The Lexingtonienne



Woo hoo! It’s officially Christmas time!

Charlotte Christmas tree hat 2013

Now all you Scrooges can stop complaining about hearing Christmas music before Thanksgiving. Speaking of which, we had a small and lovely family Thanksgiving. We were so laid back that I didn’t even take pictures. The only turkey I snapped was this one, who turned one-half on Thanksgiving Day. Talk about feeling thankful.

Charlotte 6 months old

Okay, friends, let’s talk about this QUICHE.


A year ago (!), Eleanora & I went over to our buddy Hudson’s house for his 2nd birthday party. Hudson and Eleanora met at Toddle Tunes when they were just six months old and instantly bonded when they discovered they shared the same birthday.


Incidentally, Hudson’s mama, Cristina, is a super talented party planner with a flare for both graphic design and inspiration in general. So of course she put together the cutest birthday party for her little man. (Check out her Etsy shop, Le Partie Sugar.)

Egg yolk

Egg yolk in pie crust

Egg yolk in pie crust

For Hudson’s party, Cristina presented a fabulous brunch buffet that included some of the most amazing quiche I have ever tasted. Apparently the other party guests agreed with me, because everyone was going around saying, “Have you tried this QUICHE?!”

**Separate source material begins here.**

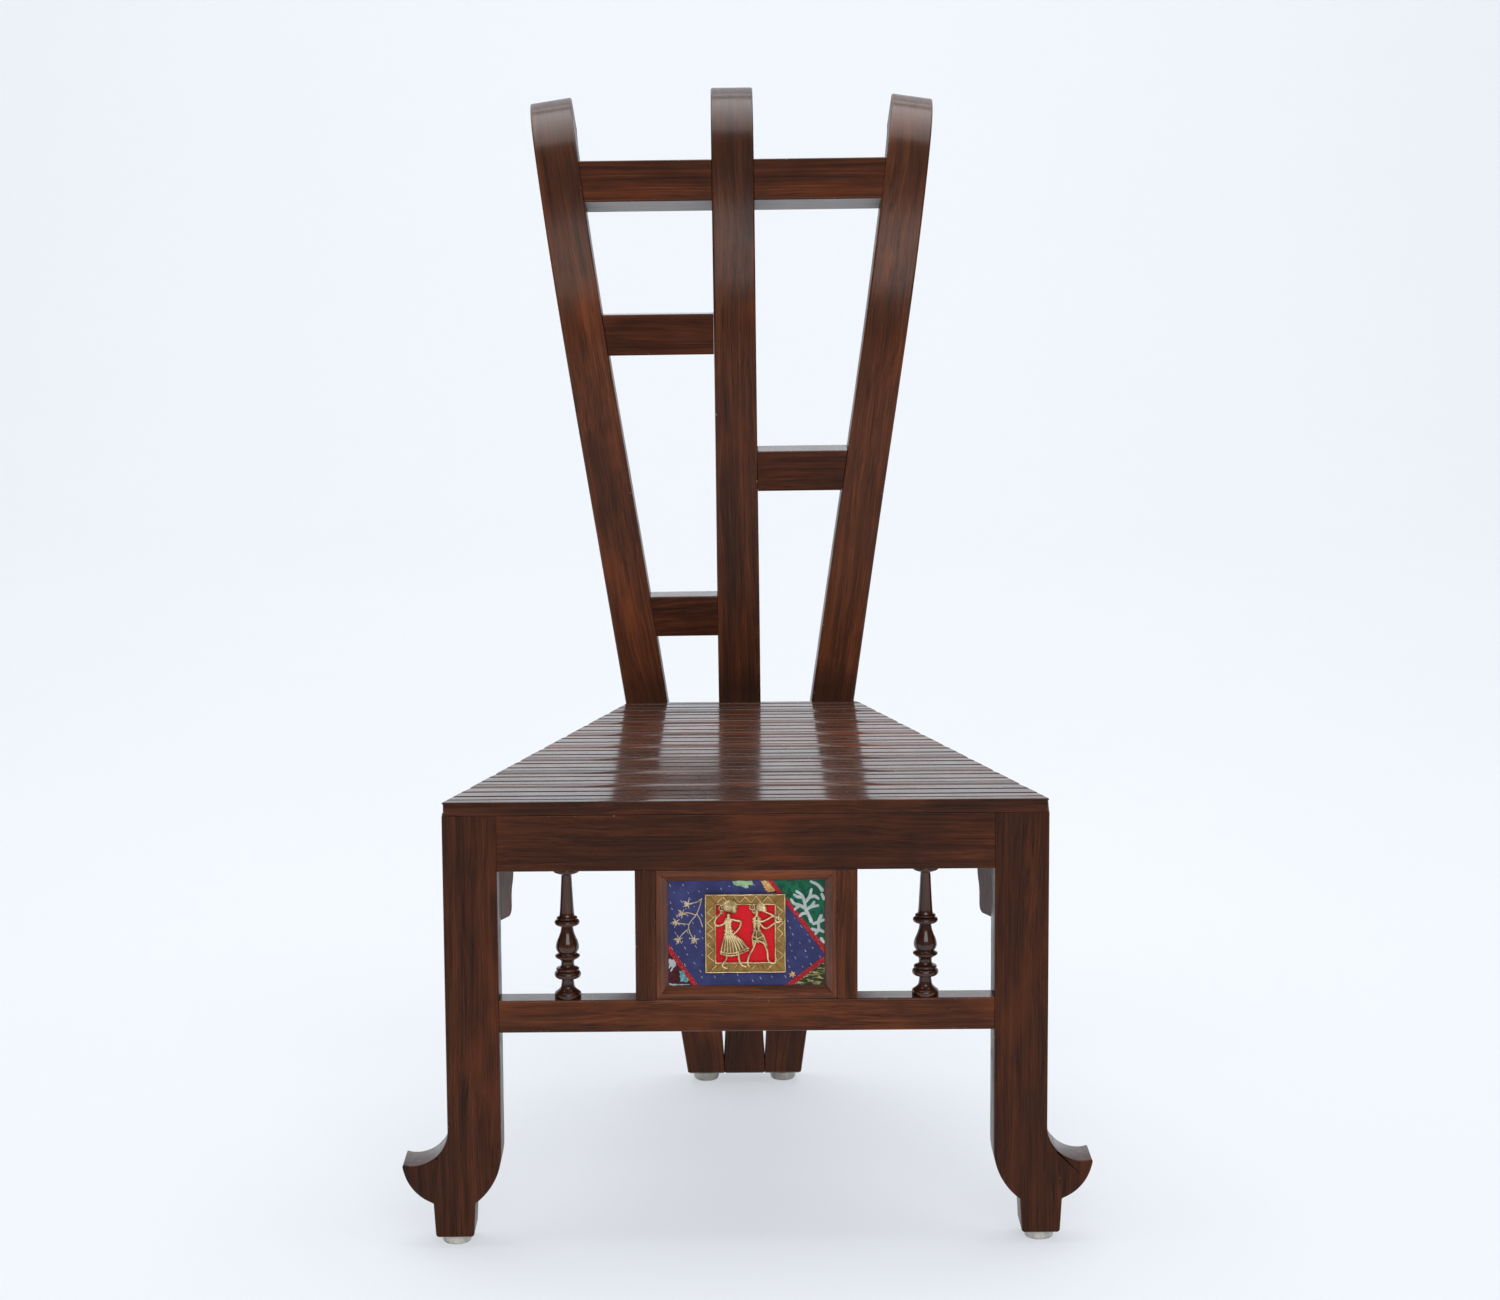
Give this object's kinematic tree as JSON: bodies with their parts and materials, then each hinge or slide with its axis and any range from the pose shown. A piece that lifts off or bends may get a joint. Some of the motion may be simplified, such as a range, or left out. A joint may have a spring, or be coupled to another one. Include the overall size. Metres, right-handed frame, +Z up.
{
  "type": "slipper chair",
  "caption": "Low slipper chair in dark polished wood: tapering slatted seat, fan of curved posts with short rails, curled front feet, and a picture panel with a brass plate under the apron.",
  "frame": {"origin": "on the floor, under the middle of the chair's width and depth", "axes": "+Z up, -Y is the front of the chair, where the sitter's feet are, +Y is the back, and +X is the right side of the chair as the picture shows it"},
  "size_m": [0.6454, 0.6076, 1.0861],
  "materials": {
    "rosewood": "dark red-brown rosewood with a satin-gloss lacquer, worn pale at some edges",
    "dowel_wood": "plain beech",
    "antique_brass": "cast brass with dark patina in the hollows",
    "red_felt": "matt wool felt",
    "patchwork": "dark blue cotton with white running stitches, applied patches in red, cream and green",
    "glide_plastic": "off-white nylon",
    "nail_steel": "plain steel wire"
  },
  "bodies": {
    "root": {"back_post_left": "rosewood", "back_post_middle": "rosewood", "back_post_right": "rosewood", "back_rail_lower_left": "rosewood", "back_rail_right": "rosewood", "back_rail_upper_left": "rosewood", "bracket_left": "rosewood", "bracket_right": "rosewood", "brass_plate": "antique_brass", "front_apron": "rosewood", "front_leg_left": "rosewood", "front_leg_right": "rosewood", "glide_front_left": "glide_plastic", "glide_front_right": "glide_plastic", "glide_nails": "nail_steel", "glide_rear_left": "glide_plastic", "glide_rear_right": "glide_plastic", "lower_rail": "rosewood", "panel_board": "rosewood", "panel_stile_left": "rosewood", "panel_stile_right": "rosewood", "panel_strip_bottom": "rosewood", "panel_strip_left": "rosewood", "panel_strip_right": "rosewood", "panel_strip_top": "rosewood", "patchwork_cloth": "patchwork", "rear_seat_rail": "rosewood", "red_felt": "red_felt", "seat_bearer": "rosewood", "seat_slat_1": "rosewood", "seat_slat_2": "rosewood", "seat_slat_3": "rosewood", "seat_slat_4": "rosewood", "seat_slat_5": "rosewood", "seat_slat_6": "rosewood", "seat_slat_7": "rosewood", "seat_slat_8": "rosewood", "side_rail_left": "rosewood", "side_rail_right": "rosewood", "slat_dowels": "dowel_wood", "spindle_left": "rosewood", "spindle_right": "rosewood", "top_rail_left": "rosewood", "top_rail_right": "rosewood"}
  },
  "joints": []
}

I mean really… have you ever been to an event where a quiche was the star? Me neither. But it was that good.


Cristina had gotten the quiche from Thyme Cafe in Santa Monica, up the street from her house. Inspired, I thought I’d try making my own quiche at home.



For a long time I had this idea that quiche must be complicated to make. But it’s actually so un-complicated that I’m even putting it on the Easiest Dinners Ever page because, in my house, we often eat quiche — famously a brunch dish — for dinner. This recipe is simple simple simple, and really easy to adapt so that you can make whatever kind of quiche you like. I have done bacon & cheese (though according to the Joy of Cooking, Quiche Lorraine is just bacon — no cheese), ham & cheese, and spinach & caramelized onion.



My favorite is far and away the ham & cheese. It’s rich and lovely and creamy and flaky and golden-tasting. It’s so easy that you can throw it together for a weeknight dinner alongside something green, such as a salad with vinaigrette, haricots verts (pdf), or sugar snap peas, and a glass of chilled white wine.


But special and decadent and rich enough for Christmas brunch. Just something to start thinking about… 🙂

HAM & GRUYERE QUICHE* (printable pdf)

Lightly adapted from the Joy of Cooking

  • 1 (9 inch) pie crust, baked according to package directions**
  • 1 egg yolk
  • 3 large eggs, lightly beaten
  • 1 Cup chopped ham
  • 1 Cup grated Gruyere or Swiss cheese
  • 1 1/2 Cups heavy cream
  • 1/2 tsp salt
  • 1/4 tsp pepper
  • Pinch of ground nutmeg

Preheat oven to 375.

Brush the baked pie crust with the egg yolk. Spread the ham on the bottom of the pie crust, then top with the grated cheese.

In a mixing bowl, whisk together the 3 whole eggs, heavy cream, salt, pepper, and nutmeg. Pour on top of the ham and cheese.

Bake until the filling is golden brown and set. Joy of Cooking says this will take about 25-35 minutes, but my oven takes closer to 45 minutes.

Allow to cool slightly before slicing and serving.

* For traditional Quiche Lorraine, omit the cheese. Substitute 4 slices of bacon (sliced into 1-inch pieces and then cooked) for the ham.

** You can bake the pie crust the day before in order to save time the day you are serving the quiche. Allow the baked pie crust to cool completely, then cover it with aluminum foil and store it at room temperature.




  • Comment by Ellie — December 4, 2013 @ 5:54 pm

    I think I’ll add this to our Christmas brunch! Sounds yummy! Thanks for sharing.

  • Comment by lolly — December 5, 2013 @ 5:20 pm

    It is going to be dinner tonight! Thanks Hannah!

  • Pingback by Easy Sour Cream Coffeecake - The Lexingtonienne — December 21, 2013 @ 2:34 pm

    […] my family’s traditional Sausage Casserole (pdf), but it would also be awesome with the Ham & Gruyere Quiche (pdf) I posted recently. My assistant and I hope you enjoy it as much as we […]

  • Comment by Dinah — December 6, 2014 @ 10:44 am

    Used your recipe last night to make a quiche added bacon instead of the ham and it was so good thank you

  • Comment by Hannilou — December 8, 2014 @ 3:10 pm

    I’m so glad! Thanks for the feedback!